▶ **WHAT TO DO**
Extract, word for word, every line from the one containing "Write part 2" through the one containing "speck: Colour = (0.48, 0.43, 0.40, 1.0)", with both end lines kept.

▶ **PROVIDED ENTRIES**
--- begin ---
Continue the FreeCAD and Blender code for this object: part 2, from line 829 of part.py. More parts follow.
--- end ---
--- begin ---
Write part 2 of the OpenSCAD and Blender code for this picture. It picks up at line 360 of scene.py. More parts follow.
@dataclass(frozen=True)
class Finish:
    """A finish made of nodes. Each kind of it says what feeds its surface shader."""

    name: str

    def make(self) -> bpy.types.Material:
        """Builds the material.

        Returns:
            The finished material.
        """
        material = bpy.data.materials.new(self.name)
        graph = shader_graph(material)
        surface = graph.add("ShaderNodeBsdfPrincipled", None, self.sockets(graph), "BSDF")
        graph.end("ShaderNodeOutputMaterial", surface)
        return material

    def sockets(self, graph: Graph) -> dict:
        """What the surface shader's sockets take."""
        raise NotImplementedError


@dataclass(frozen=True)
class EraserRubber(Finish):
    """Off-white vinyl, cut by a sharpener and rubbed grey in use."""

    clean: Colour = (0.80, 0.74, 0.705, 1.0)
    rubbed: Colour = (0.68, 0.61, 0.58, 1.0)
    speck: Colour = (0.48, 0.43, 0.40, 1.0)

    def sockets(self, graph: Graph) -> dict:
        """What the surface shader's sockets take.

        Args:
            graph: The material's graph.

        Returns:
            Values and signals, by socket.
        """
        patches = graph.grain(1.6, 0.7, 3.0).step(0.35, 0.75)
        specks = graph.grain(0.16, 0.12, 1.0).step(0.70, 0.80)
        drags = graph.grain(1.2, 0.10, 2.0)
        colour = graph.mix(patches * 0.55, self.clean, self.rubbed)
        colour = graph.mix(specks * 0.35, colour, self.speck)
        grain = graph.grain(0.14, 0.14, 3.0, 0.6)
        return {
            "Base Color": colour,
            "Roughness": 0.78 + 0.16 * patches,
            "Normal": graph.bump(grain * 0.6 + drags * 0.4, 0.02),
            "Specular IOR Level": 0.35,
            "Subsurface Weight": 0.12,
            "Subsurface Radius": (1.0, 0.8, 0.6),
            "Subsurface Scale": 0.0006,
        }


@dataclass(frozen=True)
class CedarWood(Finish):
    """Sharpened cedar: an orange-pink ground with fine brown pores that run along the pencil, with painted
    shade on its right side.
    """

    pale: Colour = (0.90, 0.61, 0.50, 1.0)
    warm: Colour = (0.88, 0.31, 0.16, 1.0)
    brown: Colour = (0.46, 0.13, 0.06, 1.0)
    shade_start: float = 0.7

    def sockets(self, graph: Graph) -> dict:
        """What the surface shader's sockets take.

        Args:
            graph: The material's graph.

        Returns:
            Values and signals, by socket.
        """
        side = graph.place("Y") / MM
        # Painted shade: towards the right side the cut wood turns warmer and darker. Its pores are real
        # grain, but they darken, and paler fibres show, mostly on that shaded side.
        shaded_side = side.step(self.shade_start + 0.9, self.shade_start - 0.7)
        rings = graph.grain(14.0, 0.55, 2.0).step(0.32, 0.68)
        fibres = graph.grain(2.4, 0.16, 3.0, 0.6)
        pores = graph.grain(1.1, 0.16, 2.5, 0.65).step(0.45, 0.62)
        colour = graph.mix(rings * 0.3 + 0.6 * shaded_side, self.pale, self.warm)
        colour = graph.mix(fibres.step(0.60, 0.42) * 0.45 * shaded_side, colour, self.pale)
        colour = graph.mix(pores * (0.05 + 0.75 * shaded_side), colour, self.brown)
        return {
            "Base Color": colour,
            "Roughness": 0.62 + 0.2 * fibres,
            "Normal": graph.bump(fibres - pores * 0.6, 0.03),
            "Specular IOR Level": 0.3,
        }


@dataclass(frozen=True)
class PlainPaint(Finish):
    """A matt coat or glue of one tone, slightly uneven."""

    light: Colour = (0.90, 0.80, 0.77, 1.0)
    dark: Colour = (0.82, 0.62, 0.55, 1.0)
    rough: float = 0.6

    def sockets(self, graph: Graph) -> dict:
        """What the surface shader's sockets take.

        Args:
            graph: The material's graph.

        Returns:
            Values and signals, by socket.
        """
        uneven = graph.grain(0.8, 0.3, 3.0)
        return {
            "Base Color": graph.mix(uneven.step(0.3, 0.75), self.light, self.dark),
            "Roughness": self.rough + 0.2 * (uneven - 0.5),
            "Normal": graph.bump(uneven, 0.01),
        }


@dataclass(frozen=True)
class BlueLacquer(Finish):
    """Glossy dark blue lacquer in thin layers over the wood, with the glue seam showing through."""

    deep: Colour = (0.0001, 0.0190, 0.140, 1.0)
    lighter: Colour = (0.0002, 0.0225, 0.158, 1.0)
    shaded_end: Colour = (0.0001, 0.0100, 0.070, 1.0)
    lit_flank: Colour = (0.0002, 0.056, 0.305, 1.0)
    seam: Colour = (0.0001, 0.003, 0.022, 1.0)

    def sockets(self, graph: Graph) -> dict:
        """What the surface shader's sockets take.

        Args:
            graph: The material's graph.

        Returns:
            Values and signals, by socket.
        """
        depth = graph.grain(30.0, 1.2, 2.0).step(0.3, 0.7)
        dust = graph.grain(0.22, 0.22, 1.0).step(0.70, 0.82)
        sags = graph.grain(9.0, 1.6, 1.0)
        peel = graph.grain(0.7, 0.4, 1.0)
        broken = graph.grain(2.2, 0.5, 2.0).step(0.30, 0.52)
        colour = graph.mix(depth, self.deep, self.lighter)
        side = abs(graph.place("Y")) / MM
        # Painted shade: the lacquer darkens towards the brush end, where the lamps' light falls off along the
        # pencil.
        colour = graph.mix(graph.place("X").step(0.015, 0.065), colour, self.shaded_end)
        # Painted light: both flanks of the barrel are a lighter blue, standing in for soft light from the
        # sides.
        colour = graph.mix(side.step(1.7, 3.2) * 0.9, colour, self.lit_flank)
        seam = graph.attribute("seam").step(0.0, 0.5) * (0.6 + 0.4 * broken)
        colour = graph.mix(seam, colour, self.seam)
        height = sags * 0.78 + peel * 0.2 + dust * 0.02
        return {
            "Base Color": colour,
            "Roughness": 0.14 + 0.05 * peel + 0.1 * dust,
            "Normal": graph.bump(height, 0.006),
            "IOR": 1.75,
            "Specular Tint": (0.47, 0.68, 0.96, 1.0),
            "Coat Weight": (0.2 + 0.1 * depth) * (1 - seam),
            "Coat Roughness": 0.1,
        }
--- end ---
▶ **COMPLETE RESPONSE**
Write part 2 of the OpenSCAD and Blender code for this picture. It picks up at line 360 of scene.py. More parts follow.
@dataclass(frozen=True)
class Finish:
    """A finish made of nodes. Each kind of it says what feeds its surface shader."""

    name: str

    def make(self) -> bpy.types.Material:
        """Builds the material.

        Returns:
            The finished material.
        """
        material = bpy.data.materials.new(self.name)
        graph = shader_graph(material)
        surface = graph.add("ShaderNodeBsdfPrincipled", None, self.sockets(graph), "BSDF")
        graph.end("ShaderNodeOutputMaterial", surface)
        return material

    def sockets(self, graph: Graph) -> dict:
        """What the surface shader's sockets take."""
        raise NotImplementedError


@dataclass(frozen=True)
class EraserRubber(Finish):
    """Off-white vinyl, cut by a sharpener and rubbed grey in use."""

    clean: Colour = (0.80, 0.74, 0.705, 1.0)
    rubbed: Colour = (0.68, 0.61, 0.58, 1.0)
    speck: Colour = (0.48, 0.43, 0.40, 1.0)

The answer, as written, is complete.